A lei de alienação parental, que deputado pretende tornar mais severa, abre brechas para que vítimas de abuso sexual sejam obrigadas a viver com pais suspeitos da agressão
(A Pública, 24/01/2017 – acesse a íntegra no site de origem)
Igor* tinha 4 anos quando fez a primeira queixa. Foi em 2013, num domingo à noite, depois de um fim de semana na casa do pai. Ele tinha tomado banho sozinho, tinha comido pizza e, antes de dormir, reclamou para a mãe que o “bumbum estava doendo muito”. Iolanda*, que estava separada havia dois anos – período em que mantivera uma relação amistosa com o ex-marido –, examinou o filho e constatou que ele estava realmente machucado.
Tentou perguntar alguma coisa, o quê ou quem tinha causado aquilo, mas viu que o menino se afligia demais e, com medo de piorar a situação, apenas colocou-o para dormir. Passou a noite em claro, encarando o teto do apartamento da zona sul do Rio, à procura de explicações que não fossem terríveis demais. Quando, na manhã seguinte, uma pediatra examinou Igor e disse que havia lesões indicativas de abuso, Iolanda, uma morena de expressivos olhos castanhos, à época com 26 anos, teve de sair da sala. “Não queria desabar na frente do meu filho”, disse.

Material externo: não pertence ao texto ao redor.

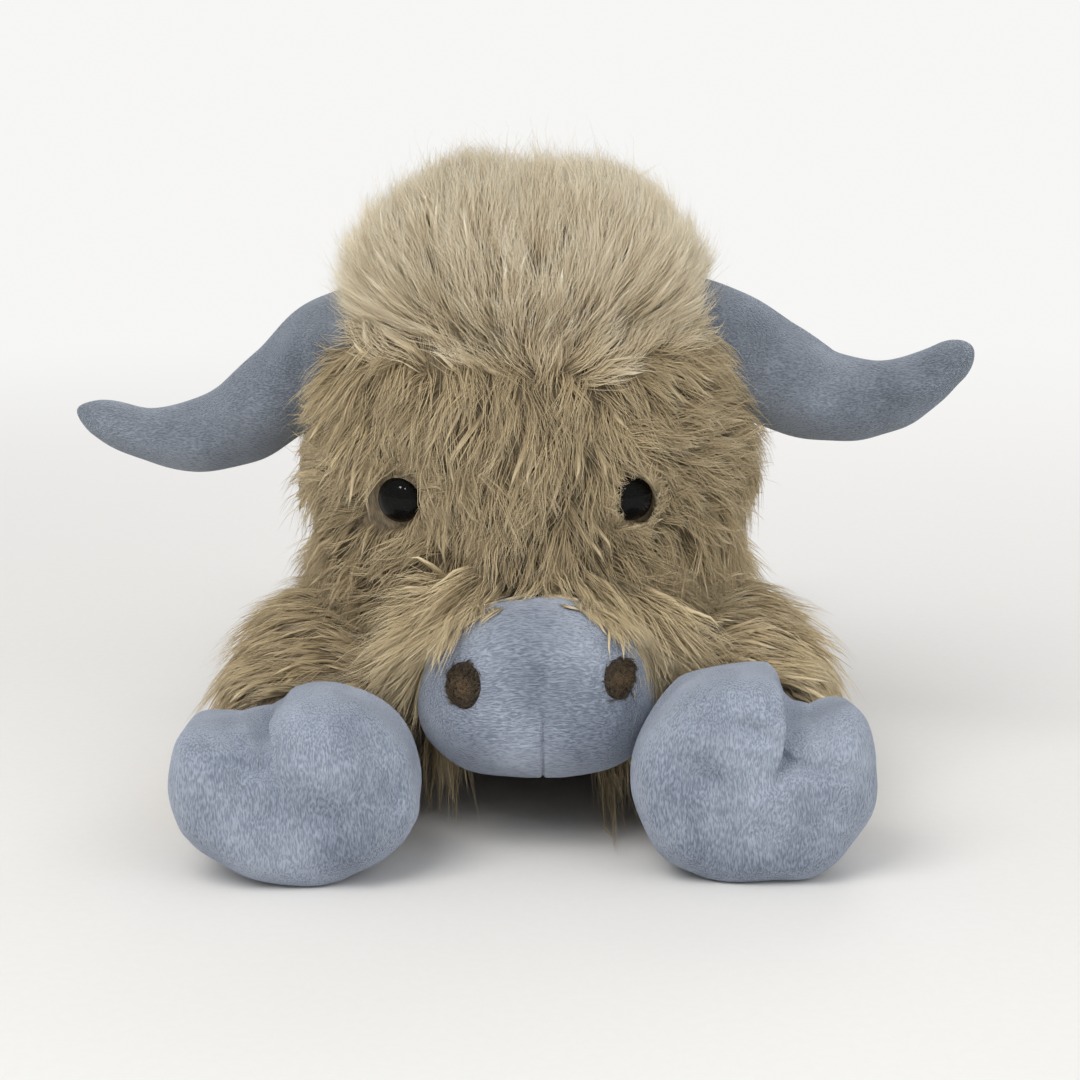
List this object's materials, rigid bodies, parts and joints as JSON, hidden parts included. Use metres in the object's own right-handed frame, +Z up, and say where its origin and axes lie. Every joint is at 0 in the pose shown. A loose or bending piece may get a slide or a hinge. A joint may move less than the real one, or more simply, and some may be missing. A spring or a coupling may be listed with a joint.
{
  "type": "plush cow",
  "caption": "Long-haired highland-style plush cow lying on its belly with splayed hooves, curved fabric horns and a fluffy topknot.",
  "frame": {"origin": "on the floor under the middle of the cow's outline", "axes": "+Z up, +Y towards the tail along the cow's length, and +X towards the cow's own left side"},
  "size_m": [0.3052, 0.3579, 0.2162],
  "materials": {
    "tan_fur": "long combed tan plush fur",
    "pale_fur": "long pale cream plush fur",
    "minky": "short-pile grey blue minky with fine ribs",
    "brown_plush": "fuzzy dark brown plush patch",
    "black_gloss": "glossy black safety eye",
    "washer_plastic": "plain white locking washer",
    "stuffing": "polyester fibre stuffing"
  },
  "bodies": {
    "torso": {"body_cover": "tan_fur", "body_stuffing": "stuffing"},
    "head": {"head_cover": "tan_fur", "head_stuffing": "stuffing", "topknot": "pale_fur", "muzzle_cover": "minky", "nostril_left": "brown_plush", "nostril_right": "brown_plush", "eye_left": "black_gloss", "eye_right": "black_gloss", "eye_washer_left": "washer_plastic", "eye_washer_right": "washer_plastic"},
    "left_horn": {"horn_left": "minky", "horn_stuffing_left": "stuffing"},
    "right_horn": {"horn_right": "minky", "horn_stuffing_right": "stuffing"},
    "left_ear": {"ear_left": "tan_fur"},
    "right_ear": {"ear_right": "tan_fur"},
    "left_front_leg": {"front_leg_left": "tan_fur", "front_hoof_left": "minky", "front_leg_stuffing_left": "stuffing"},
    "right_front_leg": {"front_leg_right": "tan_fur", "front_hoof_right": "minky", "front_leg_stuffing_right": "stuffing"},
    "left_hind_leg": {"hind_leg_left": "tan_fur", "hind_hoof_left": "minky", "hind_leg_stuffing_left": "stuffing"},
    "right_hind_leg": {"hind_leg_right": "tan_fur", "hind_hoof_right": "minky", "hind_leg_stuffing_right": "stuffing"},
    "tail_end": {"tail": "tan_fur", "tail_tuft": "tan_fur"}
  },
  "joints": [
    {"name": "head_nod", "type": "hinge", "parent": "torso", "child": "head", "pos_m": [0, 0.015, 0.104], "axis": [-1, 0, 0], "range_deg": [0, 12]},
    {"name": "horn_lift_left", "type": "hinge", "parent": "head", "child": "left_horn", "pos_m": [0.044, -0.053, 0.175], "axis": [0, -1, 0], "range_deg": [0, 10]},
    {"name": "horn_lift_right", "type": "hinge", "parent": "head", "child": "right_horn", "pos_m": [-0.044, -0.053, 0.173], "axis": [0, 1, 0], "range_deg": [0, 10]},
    {"name": "ear_swing_left", "type": "hinge", "parent": "head", "child": "left_ear", "pos_m": [0.0778, -0.0463, 0.11], "axis": [0, 0, -1], "range_deg": [0, 35], "stiffness_Nm_per_rad": 0.003},
    {"name": "ear_swing_right", "type": "hinge", "parent": "head", "child": "right_ear", "pos_m": [-0.0778, -0.0463, 0.11], "axis": [0, 0, 1], "range_deg": [0, 35], "stiffness_Nm_per_rad": 0.003},
    {"name": "front_leg_splay_left", "type": "hinge", "parent": "torso", "child": "left_front_leg", "pos_m": [0.094, 0.016, 0.035], "axis": [0, 0, 1], "range_deg": [0, 20], "stiffness_Nm_per_rad": 0.05},
    {"name": "front_leg_splay_right", "type": "hinge", "parent": "torso", "child": "right_front_leg", "pos_m": [-0.094, 0.016, 0.035], "axis": [0, 0, -1], "range_deg": [0, 20], "stiffness_Nm_per_rad": 0.05},
    {"name": "hind_leg_splay_left", "type": "hinge", "parent": "torso", "child": "left_hind_leg", "pos_m": [0.083, 0.068, 0.03], "axis": [0, 0, -1], "range_deg": [0, 20], "stiffness_Nm_per_rad": 0.05},
    {"name": "hind_leg_splay_right", "type": "hinge", "parent": "torso", "child": "right_hind_leg", "pos_m": [-0.083, 0.068, 0.03], "axis": [0, 0, 1], "range_deg": [0, 20], "stiffness_Nm_per_rad": 0.05},
    {"name": "tail_lift", "type": "hinge", "parent": "torso", "child": "tail_end", "pos_m": [0, 0.112, 0.0715], "axis": [1, 0, 0], "range_deg": [0, 60]}
  ]
}
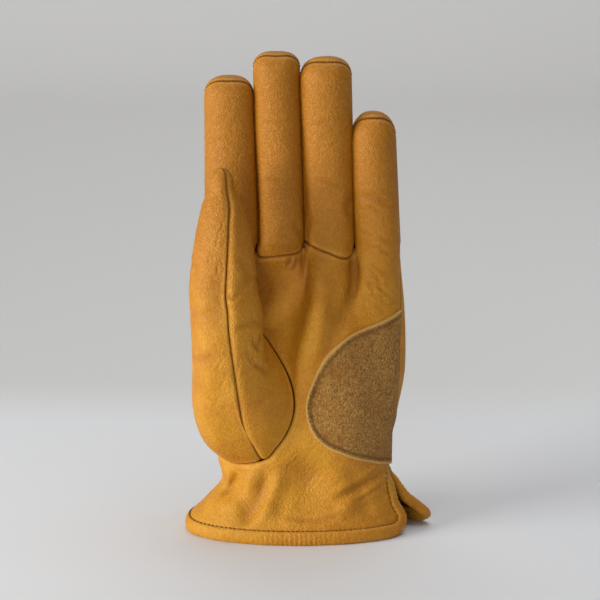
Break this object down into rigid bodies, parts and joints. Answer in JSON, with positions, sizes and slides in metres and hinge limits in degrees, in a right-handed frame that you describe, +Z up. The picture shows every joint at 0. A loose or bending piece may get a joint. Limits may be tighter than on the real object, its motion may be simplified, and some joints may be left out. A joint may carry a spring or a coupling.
{
  "type": "leather work glove",
  "caption": "Left-hand leather work glove standing open on its cuff, with the thumb set into the palm, a suede heel patch and a bound cuff with a side vent.",
  "frame": {"origin": "on the standing surface, under the middle of the glove's bounding box", "axes": "+Z up from the cuff to the fingertips, -Y out of the palm, +X from the thumb side to the little finger side"},
  "size_m": [0.122, 0.0768, 0.2396],
  "materials": {
    "grain_leather": "soft golden tan grain leather with a low sheen",
    "suede": "napped brown suede with a pale cut edge",
    "thread": "dark brown sewing thread"
  },
  "bodies": {
    "root": {"back": "grain_leather", "palm": "grain_leather", "middle_front": "grain_leather", "ring_front": "grain_leather", "thumb": "grain_leather", "heel_patch": "suede", "hem_binding": "grain_leather"}
  },
  "joints": []
}
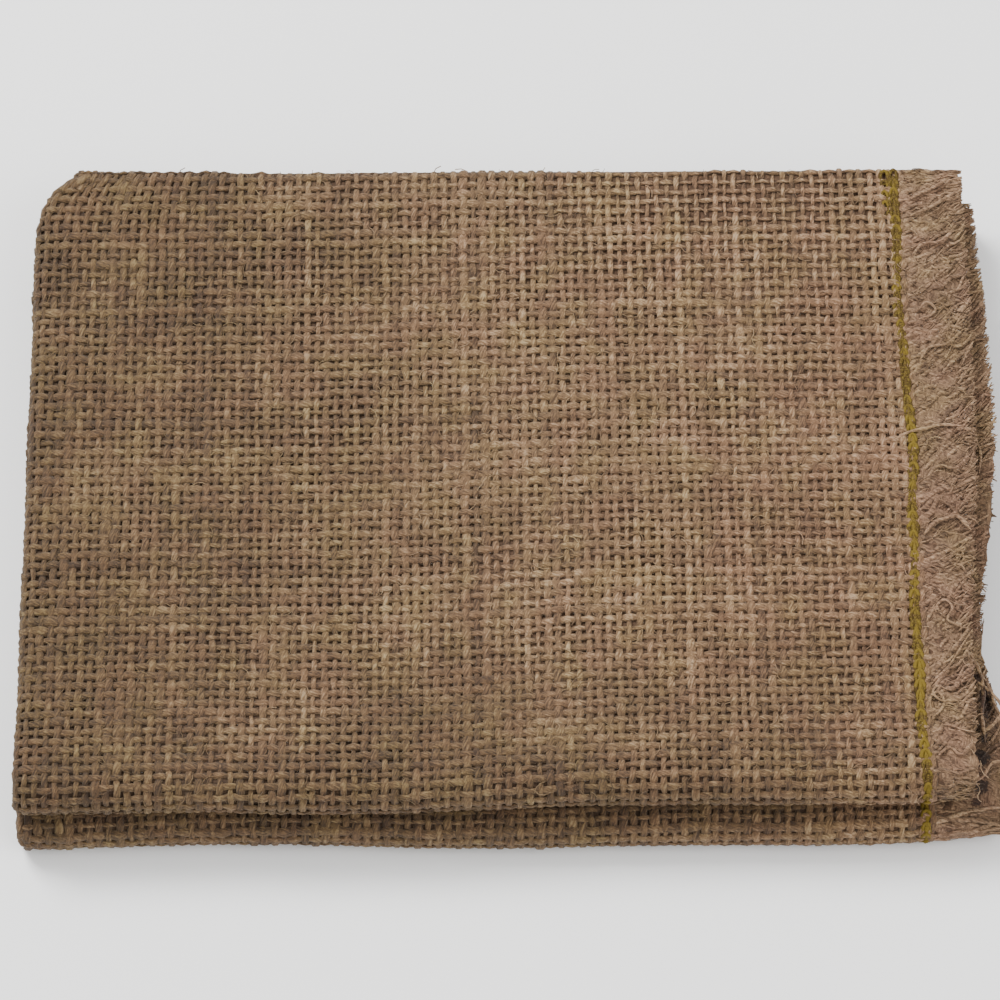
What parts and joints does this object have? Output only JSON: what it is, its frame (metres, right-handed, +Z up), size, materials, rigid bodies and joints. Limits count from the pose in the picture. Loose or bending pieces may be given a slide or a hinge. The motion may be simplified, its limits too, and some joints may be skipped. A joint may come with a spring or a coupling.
{
  "type": "folded burlap sack",
  "caption": "Woven jute sack folded flat, half across its width and back and forth along its length, with stitched side seams and frayed edges.",
  "frame": {"origin": "on the ground, under the middle of the folded packet", "axes": "+X across the packet towards its two side seams, +Y towards the edge where the sack's closed end lies on top, +Z up"},
  "size_m": [0.2628, 0.1998, 0.0252],
  "materials": {
    "jute_cloth": "open plain weave of coarse natural jute yarn, matt and slightly hairy",
    "jute_fringe": "loose hairy jute yarn ends, matted together",
    "seam_thread": "dull yellow sewing thread"
  },
  "bodies": {
    "root": {"sack_cloth": "jute_cloth", "seam_fringe_upper": "jute_fringe", "seam_fringe_lower": "jute_fringe"}
  },
  "joints": []
}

No mesmo dia, o Instituto Médico-Legal (IML) do Rio de Janeiro confirmou os indícios de abuso. A polícia passou a investigar o caso, e a Justiça limitou o contato de Igor com a família paterna a visitas assistidas. Nesse meio-tempo, Iolanda confrontou o ex-marido e ele reagiu com nervosismo, disse que não havia abuso nenhum, que devia ser uma alergia. “Nessa hora percebi que ele sabia. Mas achava que estava protegendo o filho do primeiro casamento, que passava o fim de semana com eles”, contou Iolanda.
Algumas semanas depois, contudo, o menino falou sobre a causa dos machucados que levariam um mês para cicatrizar: “Você não está entendendo?”, disse à mãe. “Foi o papai que fez isso comigo.” Iolanda imediatamente entrou com um pedido de afastamento, novamente acatado pela Justiça fluminense.
Então as coisas começaram a mudar. Enquanto era investigado por estupro de vulnerável, o pai de Igor abriu um processo na vara da família. Alegava que a mãe estava promovendo uma campanha de difamação para afastá-lo da criança, e pedia a guarda do menino.
Enfurecida, Iolanda procurou aconselhamento de advogados e de conhecidos que trabalhassem no meio jurídico. De todos escutou o mesmo alerta: para tomar cuidado, que se fosse adiante com as acusações correria o risco de perder a guarda do filho. Ela respondia que não era possível, que havia provas concretas, que a Justiça não deixaria uma criança à mercê de um abusador, que estavam todos malucos. Não estavam.
O processo movido pelo pai suspeito de abuso lançava mão da Lei 12.318, de agosto de 2010. Conhecida como lei de alienação parental, ela foi criada com o objetivo de impedir que, em casos de divórcio, um cônjuge sabote a relação do outro com os filhos. Dificultar o contato da criança com o genitor, mudar de endereço sem justificativa, ou apresentar falsa denúncia são exemplos de alienação parental previstos na lei.
Acontece que provas nos casos de abuso sexual são extremamente difíceis de obter. O crime quase sempre ocorre entre quatro paredes, muitas vezes não há ferimentos, a janela para colher material genético do agressor no corpo da vítima é de 24 horas, os depoimentos das crianças são difíceis de obter e frequentemente carecem de objetividade. Fica fácil, para a defesa, argumentar que as acusações são falsas, e a ausência de provas de abuso se torna prova de alienação parental. Como uma das punições previstas é a inversão de guarda, as crianças, supostamente vítimas, muitas vezes acabam entregues aos suspeitos.
As mães, por sua vez, passam a ter o acesso aos filhos limitado, quando não totalmente proibido – penalidades que podem se tornar mais rígidas, uma vez que, desde fevereiro de 2016, tramita no Congresso o Projeto de Lei 4.488. De autoria do deputado Arnaldo Faria de Sá (PTB-SP), propõe que a alienação parental passe a ser considerada um crime. Caso seja aprovado, mães que denunciarem maridos ou ex-maridos sem conseguir provar poderão ser condenadas a penas de prisão, que devem variar de três meses a três anos.